● WHAT IS EXPECTED: Please quote exactly the lines below from the line containing "bezelPlaces().forEach((seat, i) =>" to the line containing "obj.matrix_world = Matrix.Identity(4)", both lines included, and nothing else.

● RECORDS FOR PROCESSING:
┌──
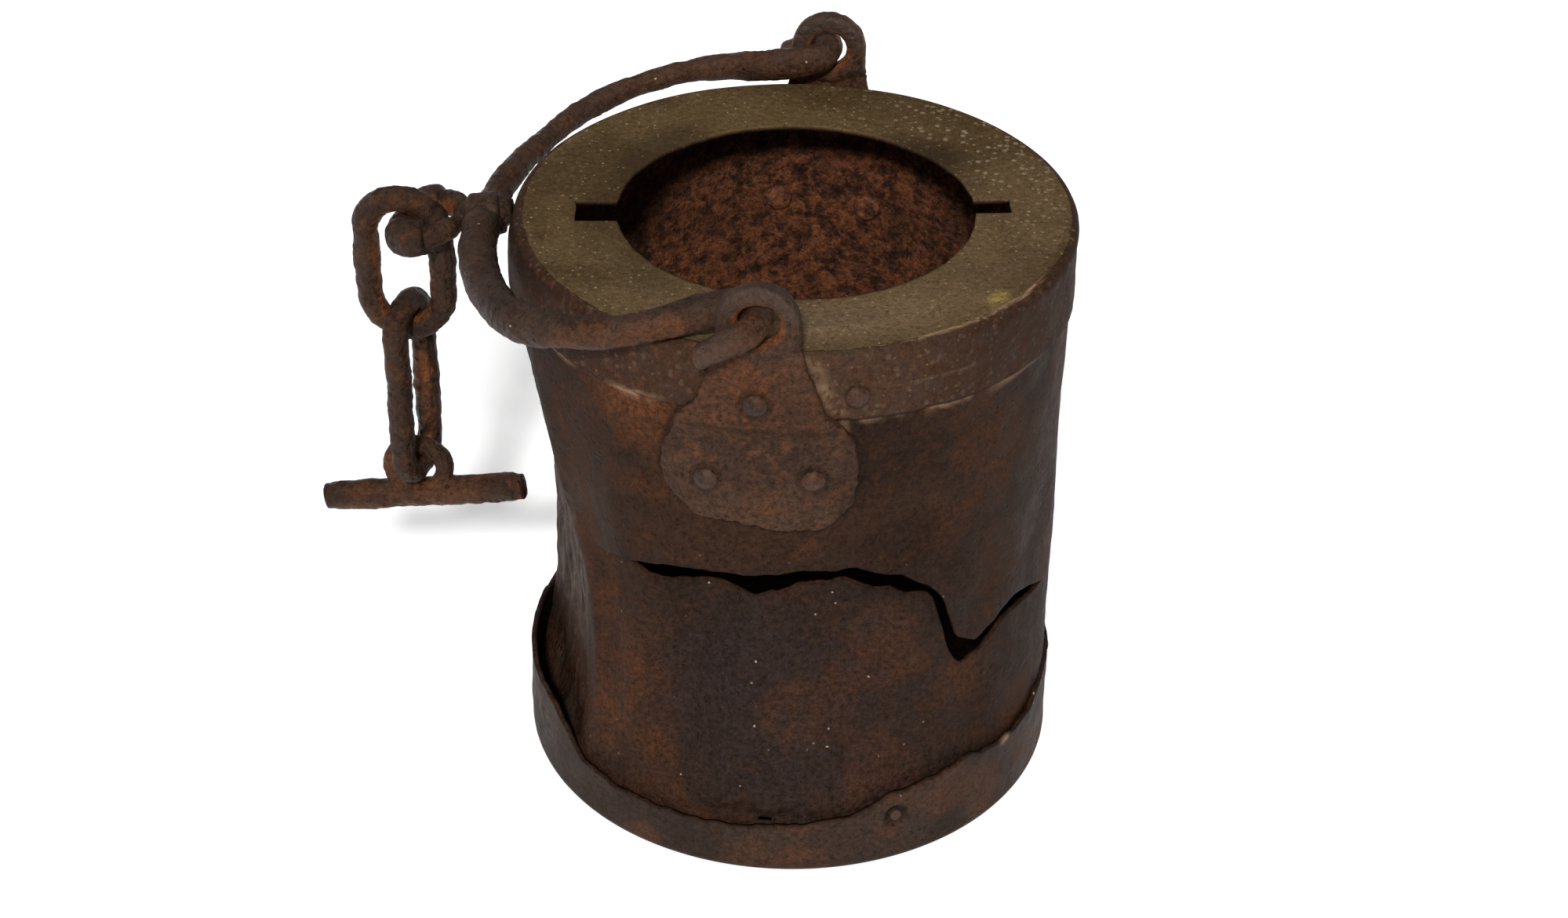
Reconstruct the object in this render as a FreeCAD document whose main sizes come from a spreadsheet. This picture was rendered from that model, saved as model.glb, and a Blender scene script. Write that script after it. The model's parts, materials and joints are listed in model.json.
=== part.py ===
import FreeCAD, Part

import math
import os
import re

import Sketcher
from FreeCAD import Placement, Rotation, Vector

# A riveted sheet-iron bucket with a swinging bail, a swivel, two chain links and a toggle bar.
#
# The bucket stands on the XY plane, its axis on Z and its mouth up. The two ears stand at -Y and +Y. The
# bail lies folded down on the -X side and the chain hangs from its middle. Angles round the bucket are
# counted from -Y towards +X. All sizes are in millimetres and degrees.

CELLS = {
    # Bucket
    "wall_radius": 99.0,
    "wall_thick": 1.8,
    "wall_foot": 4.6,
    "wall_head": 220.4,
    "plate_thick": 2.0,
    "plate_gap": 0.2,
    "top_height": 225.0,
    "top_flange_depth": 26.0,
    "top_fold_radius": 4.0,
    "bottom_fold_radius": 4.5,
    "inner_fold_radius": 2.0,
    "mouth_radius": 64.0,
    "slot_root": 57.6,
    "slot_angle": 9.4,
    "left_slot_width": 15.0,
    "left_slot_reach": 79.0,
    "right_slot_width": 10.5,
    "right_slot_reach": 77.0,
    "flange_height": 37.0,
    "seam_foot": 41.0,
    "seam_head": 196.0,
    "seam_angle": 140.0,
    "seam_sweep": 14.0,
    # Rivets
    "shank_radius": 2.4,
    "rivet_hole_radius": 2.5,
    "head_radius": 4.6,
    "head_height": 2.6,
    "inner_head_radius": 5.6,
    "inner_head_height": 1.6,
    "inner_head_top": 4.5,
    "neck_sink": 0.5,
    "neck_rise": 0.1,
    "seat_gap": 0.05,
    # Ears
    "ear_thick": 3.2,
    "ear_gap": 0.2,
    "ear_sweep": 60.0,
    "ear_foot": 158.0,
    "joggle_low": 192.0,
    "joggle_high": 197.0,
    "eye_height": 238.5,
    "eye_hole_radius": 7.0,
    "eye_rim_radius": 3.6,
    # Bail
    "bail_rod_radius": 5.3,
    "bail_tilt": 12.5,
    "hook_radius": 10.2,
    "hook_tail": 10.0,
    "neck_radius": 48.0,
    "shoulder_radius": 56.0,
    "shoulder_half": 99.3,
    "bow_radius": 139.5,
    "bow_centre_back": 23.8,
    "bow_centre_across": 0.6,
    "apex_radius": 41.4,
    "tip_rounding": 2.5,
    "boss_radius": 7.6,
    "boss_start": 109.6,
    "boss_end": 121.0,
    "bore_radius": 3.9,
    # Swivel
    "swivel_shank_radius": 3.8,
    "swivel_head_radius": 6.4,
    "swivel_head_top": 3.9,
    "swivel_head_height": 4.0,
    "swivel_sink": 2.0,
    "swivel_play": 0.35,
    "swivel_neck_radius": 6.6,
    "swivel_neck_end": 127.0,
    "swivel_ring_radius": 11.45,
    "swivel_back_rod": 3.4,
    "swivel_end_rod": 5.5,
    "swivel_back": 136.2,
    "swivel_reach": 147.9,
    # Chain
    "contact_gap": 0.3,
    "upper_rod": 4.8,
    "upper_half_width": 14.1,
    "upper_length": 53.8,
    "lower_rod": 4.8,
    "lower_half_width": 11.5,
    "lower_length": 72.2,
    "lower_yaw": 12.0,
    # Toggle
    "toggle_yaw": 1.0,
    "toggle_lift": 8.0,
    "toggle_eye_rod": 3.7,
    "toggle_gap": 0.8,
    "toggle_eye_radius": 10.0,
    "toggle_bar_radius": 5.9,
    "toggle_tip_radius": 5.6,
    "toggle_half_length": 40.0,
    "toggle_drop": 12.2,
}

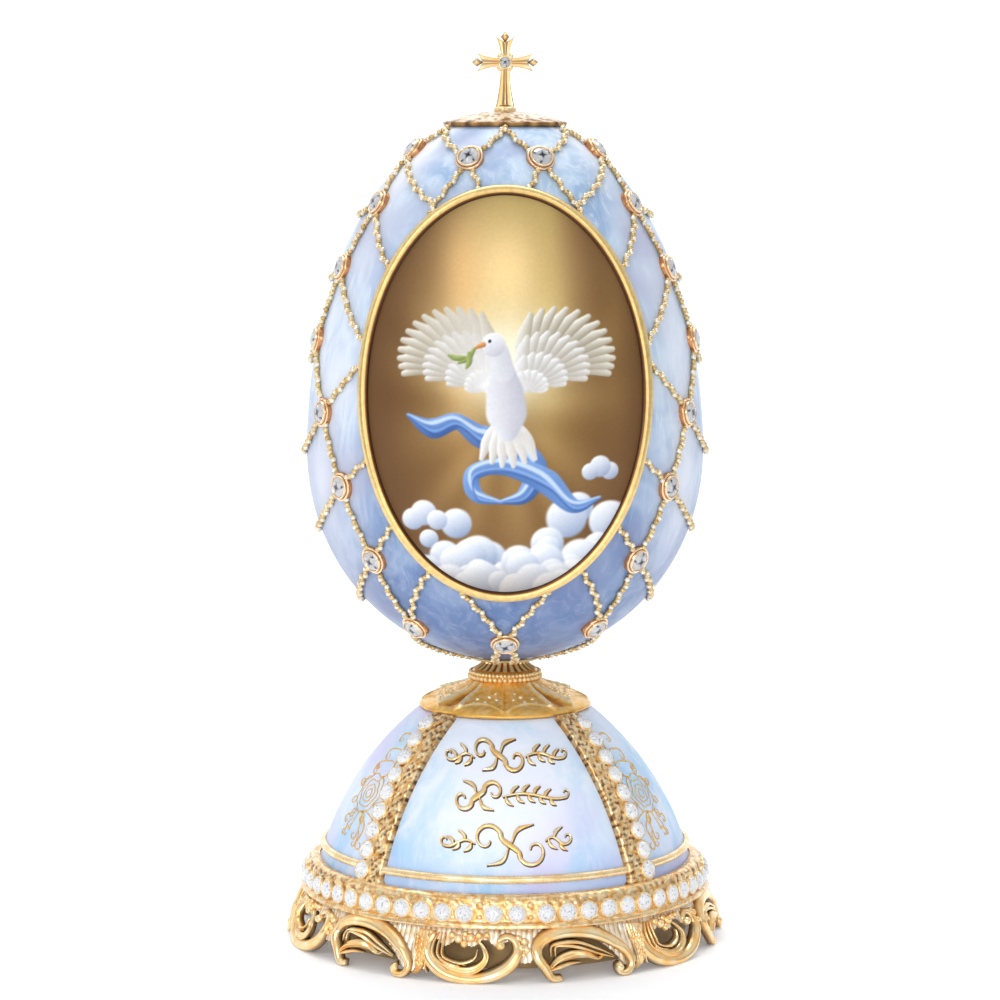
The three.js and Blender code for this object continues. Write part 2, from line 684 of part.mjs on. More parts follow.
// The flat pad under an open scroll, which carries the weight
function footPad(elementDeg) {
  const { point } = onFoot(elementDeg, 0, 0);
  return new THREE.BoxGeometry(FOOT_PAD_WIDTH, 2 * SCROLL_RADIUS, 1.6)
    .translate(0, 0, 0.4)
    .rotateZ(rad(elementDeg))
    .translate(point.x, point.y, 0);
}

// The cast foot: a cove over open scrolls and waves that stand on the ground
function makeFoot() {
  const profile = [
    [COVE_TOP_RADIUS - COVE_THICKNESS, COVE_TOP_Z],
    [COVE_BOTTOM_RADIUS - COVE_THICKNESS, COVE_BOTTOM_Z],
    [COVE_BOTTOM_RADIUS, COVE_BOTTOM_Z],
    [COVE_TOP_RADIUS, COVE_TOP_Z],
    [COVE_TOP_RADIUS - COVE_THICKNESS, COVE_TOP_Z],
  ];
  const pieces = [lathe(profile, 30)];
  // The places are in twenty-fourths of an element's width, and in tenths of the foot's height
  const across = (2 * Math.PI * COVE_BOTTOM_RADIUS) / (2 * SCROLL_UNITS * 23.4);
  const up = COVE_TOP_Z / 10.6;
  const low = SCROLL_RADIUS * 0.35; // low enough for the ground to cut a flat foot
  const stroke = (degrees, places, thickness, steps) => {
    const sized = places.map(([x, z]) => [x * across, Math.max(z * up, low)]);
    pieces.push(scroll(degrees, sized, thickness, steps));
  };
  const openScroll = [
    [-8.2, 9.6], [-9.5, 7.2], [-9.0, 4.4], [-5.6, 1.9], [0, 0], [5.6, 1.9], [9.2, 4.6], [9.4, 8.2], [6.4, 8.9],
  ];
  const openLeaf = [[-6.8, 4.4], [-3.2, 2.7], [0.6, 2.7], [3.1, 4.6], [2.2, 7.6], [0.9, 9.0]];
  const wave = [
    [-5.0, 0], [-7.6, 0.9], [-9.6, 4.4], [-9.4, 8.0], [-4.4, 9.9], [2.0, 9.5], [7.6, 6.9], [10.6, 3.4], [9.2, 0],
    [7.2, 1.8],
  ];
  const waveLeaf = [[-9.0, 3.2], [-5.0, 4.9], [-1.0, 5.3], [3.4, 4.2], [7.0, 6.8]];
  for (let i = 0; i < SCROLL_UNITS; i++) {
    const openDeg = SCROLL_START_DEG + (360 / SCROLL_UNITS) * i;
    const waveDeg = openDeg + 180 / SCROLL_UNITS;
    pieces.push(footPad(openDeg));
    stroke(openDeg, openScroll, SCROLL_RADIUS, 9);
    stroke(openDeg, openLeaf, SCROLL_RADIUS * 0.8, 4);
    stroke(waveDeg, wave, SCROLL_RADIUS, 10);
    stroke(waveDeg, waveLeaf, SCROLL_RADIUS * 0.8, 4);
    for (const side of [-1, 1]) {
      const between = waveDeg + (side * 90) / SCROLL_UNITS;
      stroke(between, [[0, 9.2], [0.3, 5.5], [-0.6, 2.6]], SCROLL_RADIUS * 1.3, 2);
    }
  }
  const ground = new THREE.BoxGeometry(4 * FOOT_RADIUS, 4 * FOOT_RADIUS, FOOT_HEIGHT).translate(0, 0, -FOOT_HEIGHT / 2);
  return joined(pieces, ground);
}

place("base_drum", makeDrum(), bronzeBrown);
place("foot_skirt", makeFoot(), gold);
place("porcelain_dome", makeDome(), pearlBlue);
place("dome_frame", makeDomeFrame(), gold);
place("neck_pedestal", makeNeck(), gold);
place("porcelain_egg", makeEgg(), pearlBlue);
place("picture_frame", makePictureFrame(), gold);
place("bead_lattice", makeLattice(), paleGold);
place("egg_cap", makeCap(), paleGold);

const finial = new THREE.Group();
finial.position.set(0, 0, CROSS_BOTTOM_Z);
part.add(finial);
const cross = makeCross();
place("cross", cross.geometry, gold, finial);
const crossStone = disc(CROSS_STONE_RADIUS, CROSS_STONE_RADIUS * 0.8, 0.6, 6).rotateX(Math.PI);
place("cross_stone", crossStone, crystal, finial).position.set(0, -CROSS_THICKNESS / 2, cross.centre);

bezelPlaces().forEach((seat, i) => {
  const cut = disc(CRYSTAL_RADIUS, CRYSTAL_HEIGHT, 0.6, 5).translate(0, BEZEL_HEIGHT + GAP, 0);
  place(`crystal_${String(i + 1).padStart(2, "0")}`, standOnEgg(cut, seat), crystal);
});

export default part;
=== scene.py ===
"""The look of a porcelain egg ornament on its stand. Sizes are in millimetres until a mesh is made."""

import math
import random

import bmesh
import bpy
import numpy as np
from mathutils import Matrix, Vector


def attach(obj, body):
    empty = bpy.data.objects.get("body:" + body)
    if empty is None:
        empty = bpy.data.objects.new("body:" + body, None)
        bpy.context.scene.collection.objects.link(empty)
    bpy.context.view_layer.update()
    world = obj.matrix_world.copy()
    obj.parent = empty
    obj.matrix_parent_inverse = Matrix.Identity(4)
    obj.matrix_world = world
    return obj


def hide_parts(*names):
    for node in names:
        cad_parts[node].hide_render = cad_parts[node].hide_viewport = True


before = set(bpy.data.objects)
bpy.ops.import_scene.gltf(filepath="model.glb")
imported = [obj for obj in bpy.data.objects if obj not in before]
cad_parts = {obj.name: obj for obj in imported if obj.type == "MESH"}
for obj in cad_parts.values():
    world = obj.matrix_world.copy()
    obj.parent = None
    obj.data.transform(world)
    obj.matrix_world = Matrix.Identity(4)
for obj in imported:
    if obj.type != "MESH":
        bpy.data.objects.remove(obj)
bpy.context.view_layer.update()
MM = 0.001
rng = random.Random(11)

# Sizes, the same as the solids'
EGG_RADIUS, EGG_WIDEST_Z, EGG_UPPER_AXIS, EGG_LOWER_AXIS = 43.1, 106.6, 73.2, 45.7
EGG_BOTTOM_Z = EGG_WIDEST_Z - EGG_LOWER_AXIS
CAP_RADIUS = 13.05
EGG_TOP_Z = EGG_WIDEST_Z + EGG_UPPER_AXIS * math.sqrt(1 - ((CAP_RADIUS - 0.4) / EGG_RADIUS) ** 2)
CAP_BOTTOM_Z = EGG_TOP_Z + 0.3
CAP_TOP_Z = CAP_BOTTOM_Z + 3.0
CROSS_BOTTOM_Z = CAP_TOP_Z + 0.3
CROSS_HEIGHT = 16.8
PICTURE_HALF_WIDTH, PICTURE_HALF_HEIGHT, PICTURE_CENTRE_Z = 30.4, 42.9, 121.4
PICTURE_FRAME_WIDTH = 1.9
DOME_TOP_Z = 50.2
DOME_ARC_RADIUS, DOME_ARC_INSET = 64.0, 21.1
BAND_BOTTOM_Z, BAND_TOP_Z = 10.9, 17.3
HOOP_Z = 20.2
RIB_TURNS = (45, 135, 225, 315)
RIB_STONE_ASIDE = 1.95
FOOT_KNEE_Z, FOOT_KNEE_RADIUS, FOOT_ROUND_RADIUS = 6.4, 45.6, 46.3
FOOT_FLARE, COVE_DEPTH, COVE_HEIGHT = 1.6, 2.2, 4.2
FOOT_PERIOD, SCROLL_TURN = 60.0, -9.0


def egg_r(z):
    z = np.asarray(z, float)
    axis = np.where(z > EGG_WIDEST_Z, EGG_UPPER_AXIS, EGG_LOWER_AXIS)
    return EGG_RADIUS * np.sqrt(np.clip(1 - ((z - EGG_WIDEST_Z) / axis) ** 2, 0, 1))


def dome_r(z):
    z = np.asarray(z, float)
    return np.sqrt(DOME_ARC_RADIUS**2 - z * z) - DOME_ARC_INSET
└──
● EXERCISE RESULT:
bezelPlaces().forEach((seat, i) => {
  const cut = disc(CRYSTAL_RADIUS, CRYSTAL_HEIGHT, 0.6, 5).translate(0, BEZEL_HEIGHT + GAP, 0);
  place(`crystal_${String(i + 1).padStart(2, "0")}`, standOnEgg(cut, seat), crystal);
});

export default part;
=== scene.py ===
"""The look of a porcelain egg ornament on its stand. Sizes are in millimetres until a mesh is made."""

import math
import random

import bmesh
import bpy
import numpy as np
from mathutils import Matrix, Vector


def attach(obj, body):
    empty = bpy.data.objects.get("body:" + body)
    if empty is None:
        empty = bpy.data.objects.new("body:" + body, None)
        bpy.context.scene.collection.objects.link(empty)
    bpy.context.view_layer.update()
    world = obj.matrix_world.copy()
    obj.parent = empty
    obj.matrix_parent_inverse = Matrix.Identity(4)
    obj.matrix_world = world
    return obj


def hide_parts(*names):
    for node in names:
        cad_parts[node].hide_render = cad_parts[node].hide_viewport = True


before = set(bpy.data.objects)
bpy.ops.import_scene.gltf(filepath="model.glb")
imported = [obj for obj in bpy.data.objects if obj not in before]
cad_parts = {obj.name: obj for obj in imported if obj.type == "MESH"}
for obj in cad_parts.values():
    world = obj.matrix_world.copy()
    obj.parent = None
    obj.data.transform(world)
    obj.matrix_world = Matrix.Identity(4)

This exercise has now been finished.